STATED TASK -
Copy out exactly the lines from the start of the data to the line containing "finish - finish_down". Include both.

--- start of RECORDED DATA ---

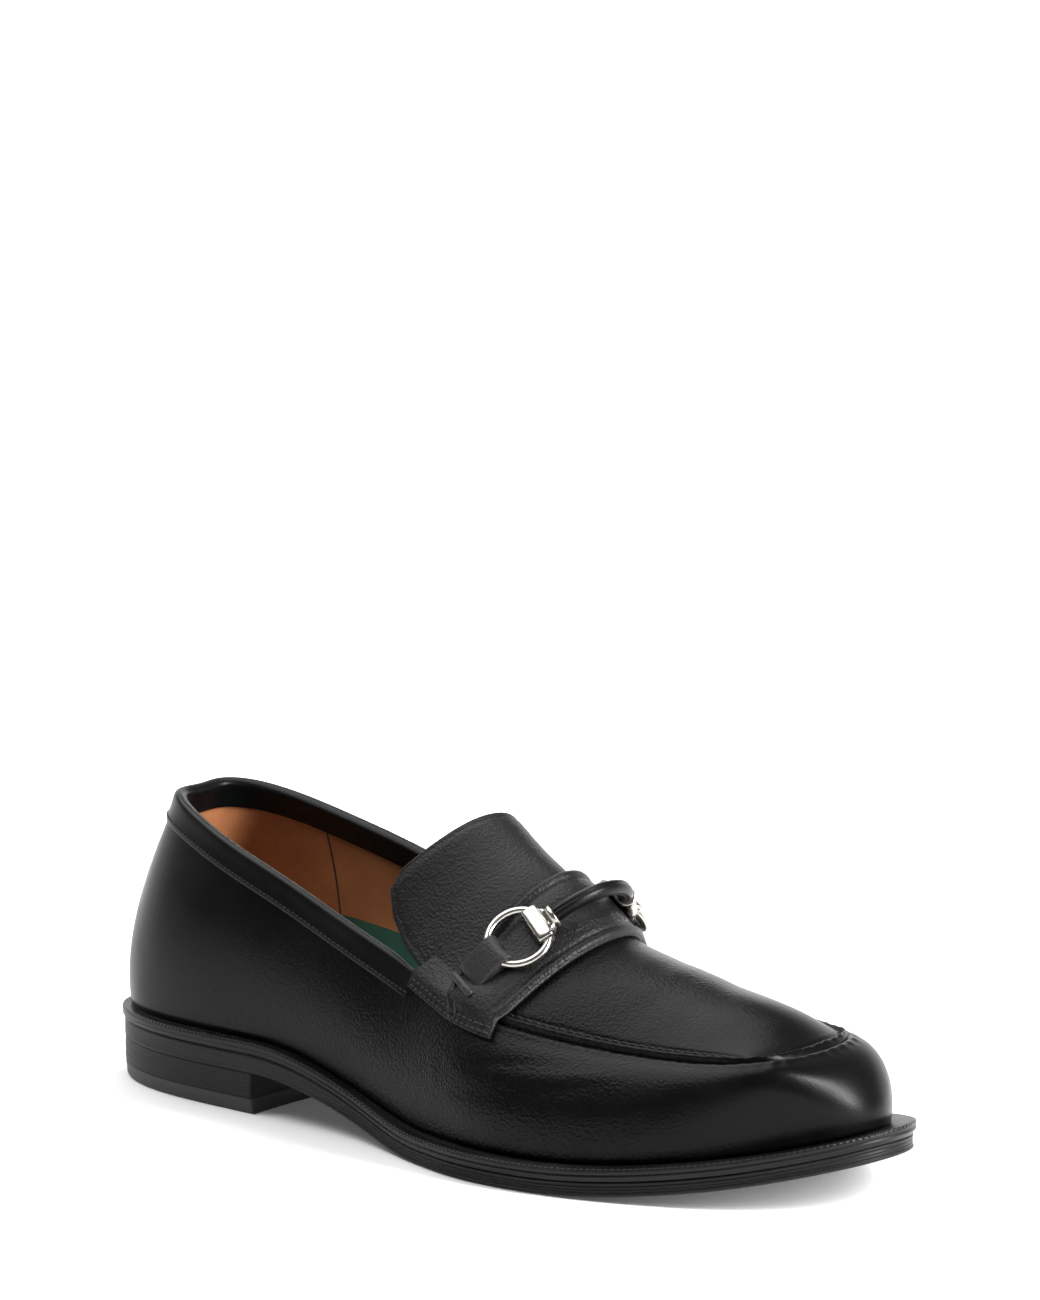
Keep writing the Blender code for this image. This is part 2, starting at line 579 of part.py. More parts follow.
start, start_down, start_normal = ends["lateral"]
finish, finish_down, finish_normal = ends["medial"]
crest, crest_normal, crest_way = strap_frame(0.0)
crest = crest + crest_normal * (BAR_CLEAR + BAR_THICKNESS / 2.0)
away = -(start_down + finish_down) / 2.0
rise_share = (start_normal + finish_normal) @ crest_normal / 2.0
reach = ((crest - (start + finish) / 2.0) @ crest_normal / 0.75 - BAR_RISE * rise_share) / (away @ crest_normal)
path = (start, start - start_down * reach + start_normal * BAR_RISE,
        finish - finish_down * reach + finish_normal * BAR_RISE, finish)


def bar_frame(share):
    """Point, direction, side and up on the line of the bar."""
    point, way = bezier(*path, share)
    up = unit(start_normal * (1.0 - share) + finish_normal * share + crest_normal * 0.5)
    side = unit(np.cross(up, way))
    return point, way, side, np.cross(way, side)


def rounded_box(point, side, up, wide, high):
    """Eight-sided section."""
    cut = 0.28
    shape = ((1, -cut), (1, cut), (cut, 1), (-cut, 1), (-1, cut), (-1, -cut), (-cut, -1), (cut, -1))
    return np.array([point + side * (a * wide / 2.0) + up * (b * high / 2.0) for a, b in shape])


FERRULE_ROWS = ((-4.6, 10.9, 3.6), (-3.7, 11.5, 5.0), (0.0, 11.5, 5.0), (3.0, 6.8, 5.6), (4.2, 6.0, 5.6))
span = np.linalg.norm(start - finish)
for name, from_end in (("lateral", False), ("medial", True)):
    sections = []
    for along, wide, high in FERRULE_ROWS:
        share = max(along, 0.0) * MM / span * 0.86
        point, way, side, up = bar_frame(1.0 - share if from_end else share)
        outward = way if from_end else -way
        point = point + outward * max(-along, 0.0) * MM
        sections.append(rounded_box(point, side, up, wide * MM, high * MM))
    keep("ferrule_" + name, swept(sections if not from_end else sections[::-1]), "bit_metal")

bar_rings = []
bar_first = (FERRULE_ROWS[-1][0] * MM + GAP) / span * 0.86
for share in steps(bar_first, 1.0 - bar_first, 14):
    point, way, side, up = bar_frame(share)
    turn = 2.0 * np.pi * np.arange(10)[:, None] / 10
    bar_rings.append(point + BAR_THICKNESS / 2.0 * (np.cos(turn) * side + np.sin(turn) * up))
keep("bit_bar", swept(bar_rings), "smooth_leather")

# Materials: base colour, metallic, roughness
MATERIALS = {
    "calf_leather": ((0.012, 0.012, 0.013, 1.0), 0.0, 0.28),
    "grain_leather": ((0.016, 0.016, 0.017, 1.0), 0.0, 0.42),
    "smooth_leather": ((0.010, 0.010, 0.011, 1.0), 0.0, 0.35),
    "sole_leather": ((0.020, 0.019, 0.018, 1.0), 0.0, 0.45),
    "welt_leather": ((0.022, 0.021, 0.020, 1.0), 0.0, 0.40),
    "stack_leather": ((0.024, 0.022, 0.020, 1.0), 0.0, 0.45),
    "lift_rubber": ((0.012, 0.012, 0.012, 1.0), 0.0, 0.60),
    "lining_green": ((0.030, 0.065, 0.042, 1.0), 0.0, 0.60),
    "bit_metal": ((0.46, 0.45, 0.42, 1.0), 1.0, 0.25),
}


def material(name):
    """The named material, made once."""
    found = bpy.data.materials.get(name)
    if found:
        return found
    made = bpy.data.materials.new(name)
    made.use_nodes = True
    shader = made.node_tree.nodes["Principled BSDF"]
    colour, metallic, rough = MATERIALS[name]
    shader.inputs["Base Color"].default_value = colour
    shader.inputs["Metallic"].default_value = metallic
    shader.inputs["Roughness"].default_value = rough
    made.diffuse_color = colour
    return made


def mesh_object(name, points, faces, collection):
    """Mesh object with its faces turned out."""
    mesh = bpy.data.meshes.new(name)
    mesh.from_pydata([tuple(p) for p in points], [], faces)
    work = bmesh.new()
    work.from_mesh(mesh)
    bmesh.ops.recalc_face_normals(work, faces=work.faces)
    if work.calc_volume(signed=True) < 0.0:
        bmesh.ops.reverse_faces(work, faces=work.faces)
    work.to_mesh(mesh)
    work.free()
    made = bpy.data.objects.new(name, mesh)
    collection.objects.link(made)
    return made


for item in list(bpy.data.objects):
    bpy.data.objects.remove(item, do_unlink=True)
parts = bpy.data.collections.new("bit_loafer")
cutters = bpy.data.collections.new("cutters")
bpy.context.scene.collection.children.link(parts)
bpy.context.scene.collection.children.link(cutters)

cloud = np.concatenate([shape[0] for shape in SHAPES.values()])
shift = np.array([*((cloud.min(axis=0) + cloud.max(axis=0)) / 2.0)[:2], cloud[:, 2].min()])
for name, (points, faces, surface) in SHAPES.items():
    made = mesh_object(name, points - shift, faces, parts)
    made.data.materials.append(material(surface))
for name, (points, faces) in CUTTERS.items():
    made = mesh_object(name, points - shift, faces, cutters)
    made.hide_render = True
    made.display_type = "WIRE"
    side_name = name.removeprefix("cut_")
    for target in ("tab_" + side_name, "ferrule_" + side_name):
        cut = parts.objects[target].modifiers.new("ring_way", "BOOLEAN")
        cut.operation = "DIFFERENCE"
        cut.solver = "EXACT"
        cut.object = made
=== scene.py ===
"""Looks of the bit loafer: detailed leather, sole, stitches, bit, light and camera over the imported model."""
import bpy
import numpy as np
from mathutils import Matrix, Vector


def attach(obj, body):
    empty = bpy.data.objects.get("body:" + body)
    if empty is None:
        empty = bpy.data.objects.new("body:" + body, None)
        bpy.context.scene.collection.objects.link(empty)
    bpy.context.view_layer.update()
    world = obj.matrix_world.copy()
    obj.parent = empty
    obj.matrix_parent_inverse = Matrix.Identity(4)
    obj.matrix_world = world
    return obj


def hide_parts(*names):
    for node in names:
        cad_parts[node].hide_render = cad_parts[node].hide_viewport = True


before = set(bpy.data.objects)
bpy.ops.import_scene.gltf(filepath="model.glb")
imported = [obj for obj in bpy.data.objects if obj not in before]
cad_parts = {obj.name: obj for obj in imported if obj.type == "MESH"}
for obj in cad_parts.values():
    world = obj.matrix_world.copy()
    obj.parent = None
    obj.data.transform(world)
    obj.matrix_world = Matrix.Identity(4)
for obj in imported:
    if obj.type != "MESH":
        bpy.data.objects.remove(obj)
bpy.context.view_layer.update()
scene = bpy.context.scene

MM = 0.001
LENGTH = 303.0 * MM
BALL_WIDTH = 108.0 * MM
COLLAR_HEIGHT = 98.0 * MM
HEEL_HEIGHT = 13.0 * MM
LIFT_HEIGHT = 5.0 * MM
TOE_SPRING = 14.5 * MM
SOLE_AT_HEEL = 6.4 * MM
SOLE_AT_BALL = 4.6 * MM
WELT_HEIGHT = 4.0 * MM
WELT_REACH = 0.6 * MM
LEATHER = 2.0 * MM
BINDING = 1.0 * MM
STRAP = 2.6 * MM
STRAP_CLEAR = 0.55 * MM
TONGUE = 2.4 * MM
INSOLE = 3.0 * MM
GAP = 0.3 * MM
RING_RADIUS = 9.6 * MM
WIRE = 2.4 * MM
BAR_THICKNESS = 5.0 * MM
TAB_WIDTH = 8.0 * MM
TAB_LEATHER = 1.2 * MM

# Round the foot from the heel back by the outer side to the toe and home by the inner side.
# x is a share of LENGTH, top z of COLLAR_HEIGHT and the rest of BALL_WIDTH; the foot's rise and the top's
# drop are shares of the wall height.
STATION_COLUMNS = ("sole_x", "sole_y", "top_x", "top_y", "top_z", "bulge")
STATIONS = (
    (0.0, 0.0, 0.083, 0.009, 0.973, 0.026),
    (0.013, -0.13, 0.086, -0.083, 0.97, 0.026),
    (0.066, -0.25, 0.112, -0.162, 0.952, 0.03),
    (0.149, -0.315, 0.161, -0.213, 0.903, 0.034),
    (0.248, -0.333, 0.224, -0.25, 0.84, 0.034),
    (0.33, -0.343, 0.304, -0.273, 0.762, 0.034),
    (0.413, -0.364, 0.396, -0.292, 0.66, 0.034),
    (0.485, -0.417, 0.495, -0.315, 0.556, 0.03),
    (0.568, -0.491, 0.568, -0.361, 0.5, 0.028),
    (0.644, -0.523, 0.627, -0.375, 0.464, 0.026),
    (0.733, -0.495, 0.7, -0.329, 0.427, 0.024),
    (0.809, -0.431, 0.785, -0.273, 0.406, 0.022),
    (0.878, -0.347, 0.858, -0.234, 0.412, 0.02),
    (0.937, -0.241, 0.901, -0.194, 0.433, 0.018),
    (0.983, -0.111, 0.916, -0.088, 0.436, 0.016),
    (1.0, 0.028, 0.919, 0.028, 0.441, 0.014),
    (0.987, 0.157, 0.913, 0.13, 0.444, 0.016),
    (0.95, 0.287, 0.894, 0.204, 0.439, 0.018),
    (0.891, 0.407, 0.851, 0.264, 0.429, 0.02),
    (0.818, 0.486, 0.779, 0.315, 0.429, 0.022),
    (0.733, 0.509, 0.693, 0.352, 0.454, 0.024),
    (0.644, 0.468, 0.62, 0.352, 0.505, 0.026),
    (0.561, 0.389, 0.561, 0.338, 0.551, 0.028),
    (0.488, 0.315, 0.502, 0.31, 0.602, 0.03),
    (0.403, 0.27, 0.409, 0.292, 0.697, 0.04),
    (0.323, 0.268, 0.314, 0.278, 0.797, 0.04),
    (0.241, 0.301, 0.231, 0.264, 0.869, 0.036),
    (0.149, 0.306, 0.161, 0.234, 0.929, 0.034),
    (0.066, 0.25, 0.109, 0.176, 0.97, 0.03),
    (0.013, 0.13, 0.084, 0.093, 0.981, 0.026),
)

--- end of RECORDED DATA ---

RESPONSE TO THIS EXERCISE -
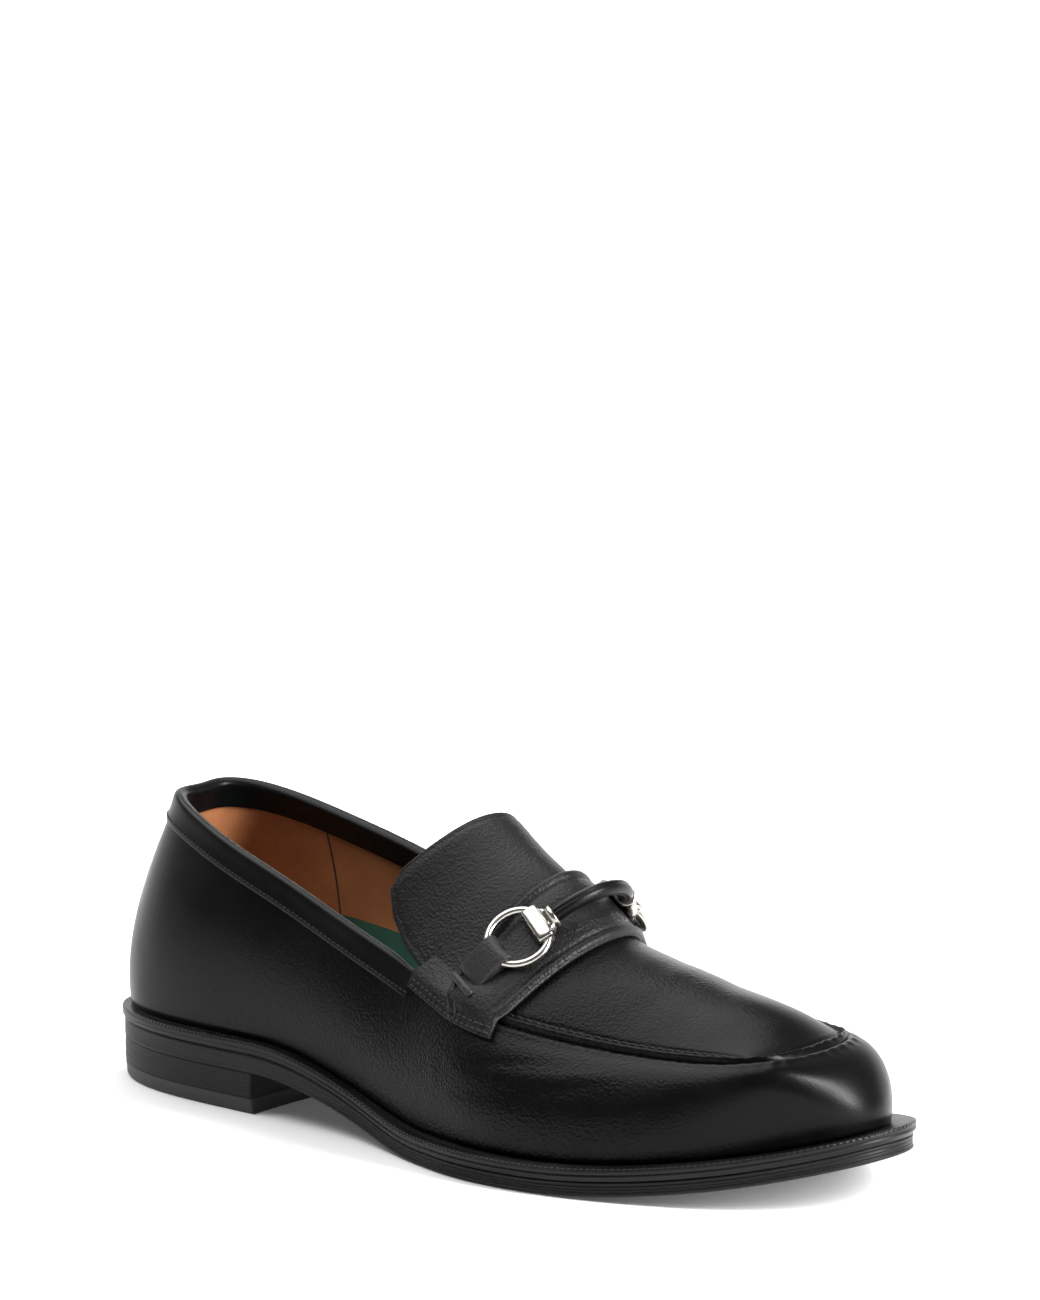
Keep writing the Blender code for this image. This is part 2, starting at line 579 of part.py. More parts follow.
start, start_down, start_normal = ends["lateral"]
finish, finish_down, finish_normal = ends["medial"]
crest, crest_normal, crest_way = strap_frame(0.0)
crest = crest + crest_normal * (BAR_CLEAR + BAR_THICKNESS / 2.0)
away = -(start_down + finish_down) / 2.0
rise_share = (start_normal + finish_normal) @ crest_normal / 2.0
reach = ((crest - (start + finish) / 2.0) @ crest_normal / 0.75 - BAR_RISE * rise_share) / (away @ crest_normal)
path = (start, start - start_down * reach + start_normal * BAR_RISE,
        finish - finish_down * reach + finish_normal * BAR_RISE, finish)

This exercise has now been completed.